Hypercare support should run as a managed command structure with daily issue triage, severity definitions, ownership assignment, and executive visibility into stabilization metrics. Common early issues include approval bottlenecks, reporting adjustments, user access questions, and transaction errors caused by unfamiliarity rather than system defects. A disciplined hypercare model prevents these issues from undermining confidence in the broader transformation.
Continuous improvement should begin once the initial release is stable. This is where construction firms extend analytics, refine dashboards, improve mobile execution, automate recurring controls, and expand into additional Odoo applications such as Helpdesk, Maintenance, Quality, Planning, or Manufacturing based on business maturity. The PMO should transition from implementation governance to value realization governance, using measurable KPIs to prioritize the next wave of optimization.
Scalability guidance for long-term construction ERP modernization
A scalable Odoo implementation for construction should be designed around templates, governance standards, and reusable data structures. That means standard project hierarchies, common approval policies, controlled item and vendor master governance, shared reporting definitions, and a repeatable onboarding model for new entities, sites, or business units. Scalability is not only technical. It is organizational. If every region negotiates its own process exceptions, the ERP platform becomes harder to govern and less valuable over time.

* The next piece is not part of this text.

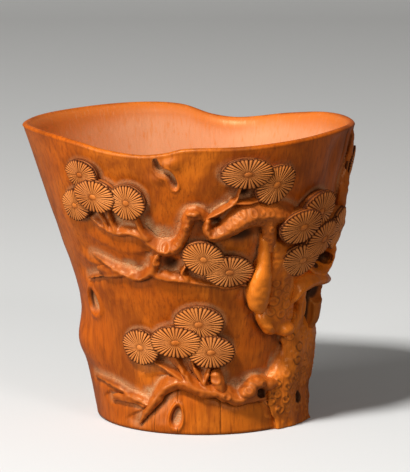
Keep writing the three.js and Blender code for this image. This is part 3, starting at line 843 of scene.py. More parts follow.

For executive teams, the key decision is whether the ERP program will be managed as a one-time software project or as a transformation platform for operational discipline. The latter approach requires stronger PMO leadership, clearer process ownership, and a roadmap that balances standardization with practical field execution. When delivered with disciplined Odoo consulting, controlled Odoo migration, and structured Odoo cloud hosting strategy, construction ERP implementation can improve visibility, reduce operational friction, and create a more reliable foundation for growth.